[linux-cifs-client] Re: [PATCH] cifs: remove dnotify thread code

Jeff Layton jlayton at redhat.com
Fri Jan 9 01:28:24 GMT 2009


On Fri, 9 Jan 2009 00:07:08 +0000
Jamie Lokier <jamie at shareable.org> wrote:

> Steve French wrote:
> > We really need to revisit the dnotify/inotify code ... the SMB spec
> > lists what the protocol allows, but AFAIK no one has had a chance to
> > prototype this.   It is among the highest priority features still
> > needed to implement in cifs.
> > 
> > As we have talked about before, dnotify (or inotify) is even more
> > useful for network file systems than local file systems (since the
> > alternative, polling, is too expensive to do over the network).   CIFS
> > and SMB2 protocols, unlike NFS, has a mechanism to handle dnotify, but
> > mapping it to the VFS has not been investigated sufficiently
> 
> I think NFSv4 can do it with delegations, although the exact semantics
> an app could rely on would be different.
> 

I don't think delegations help here since it's entirely up to the
server whether to grant one or not.

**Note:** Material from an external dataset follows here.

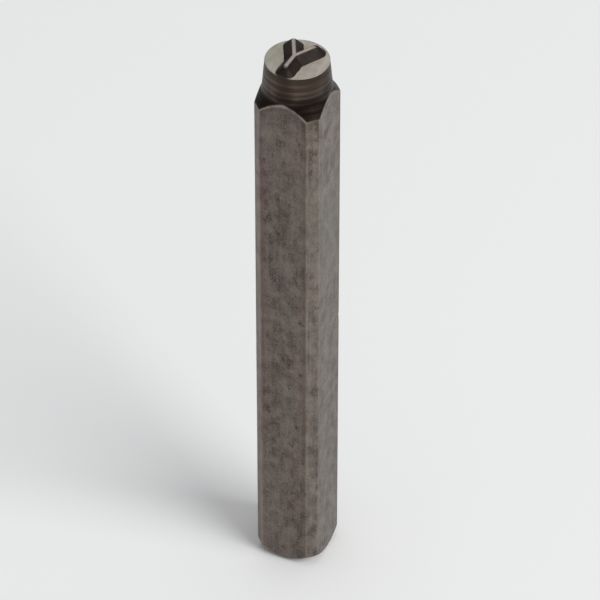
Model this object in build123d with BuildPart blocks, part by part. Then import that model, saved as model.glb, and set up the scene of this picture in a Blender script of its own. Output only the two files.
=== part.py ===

I've only given inotify/dnotify a
drive-by look, but I'm pretty sure you'd want the client to be able to
set up events to monitor.

> There are several different kinds of notify that apps could use for
> different purposes: 1. Queued (an event is posted after a change, will
> eventually reach the app).  2. Coherent (the app can ask "any
> notifications for me" and if the answer is no, it can be sure that an
> attribute/data read issued prior to asking would have yielded what the
> app already cached; a sort of app cache validation).  3. Lease (the
> app is notified and must respond prior to a change being allowed to
> proceed).
> 
> These form a hierarchy: if the OS/filesystem provides Lease (3), the
> app can use it in place of Coherent (2) and Queued (1).  If the
> OS/filesystem provides Lease (3) or Coherent (2), the app can use
> either in place of Queued (1).
> 
> All of these have different, useful applications.  GUIs like Nautilus
> are happy with Queued (1).  For content indexers, it depends how you
> want them to behave, and how up to date they should seem.  For
> something which computes things from file contents or attributes, such
> as (possible beneficiaries) any scripting language, Make, Git, JIT
> system, or web templating system, it needs Coherent (2) notifications;
> Queued (1) is not reliable for caching.  Lease (3) is potentially
> useful for distributed databases.
> 
> For CIFS/SMB it looks like all three could be implemented, in
> different ways.  I'm not sure if NFSv4 can do Queued, but I think with
> delegations it can do Coherent and Lease.
> 
> For local filesystems, I think Linux provides Coherent but I haven't
> looked closely.  If not, it provides Queued.
> 
> Al Viro said (long ago) apps should not rely upon timely
> dnotify/inotify events, and therefore should not use them for
> consistent app caching.  However, timely delivery isn't required,
> what's required is that reading the inotify descriptor (or reading a
> flag set by delivery of the dnotify signal / inotify SIGIO?) will
> definitely return an event if the corresponding file change has become
> observable by other means.  It is about ordering guarantees.
> 
> If there is a revamp of the fsnotify code for networking especially,
> please at least have a little think about the different event delivery
> models and what apps can expect, when which semantics to support.  The
> different models are each useful, and may involve different parts of
> the networked filesystem protocol.
> 

CIFS has a call that tells the server to notify the client when a
directory changes (NT_TRANSACT_NOTIFY_CHANGE). This, in principle would
allow us to implement a subset of inotify/dnotify across the network.
I'm not sure which kind we'd be able to implement (probably "queued
at best).

I wholeheartedly agree however that this is something that we should
implement with care. What little code there was in place for this is
now mostly gone. The only thing that remains is this kthread that
currently serves no purpose. When/if we do this, we'll want to
reimplement all of this from the ground up anyway.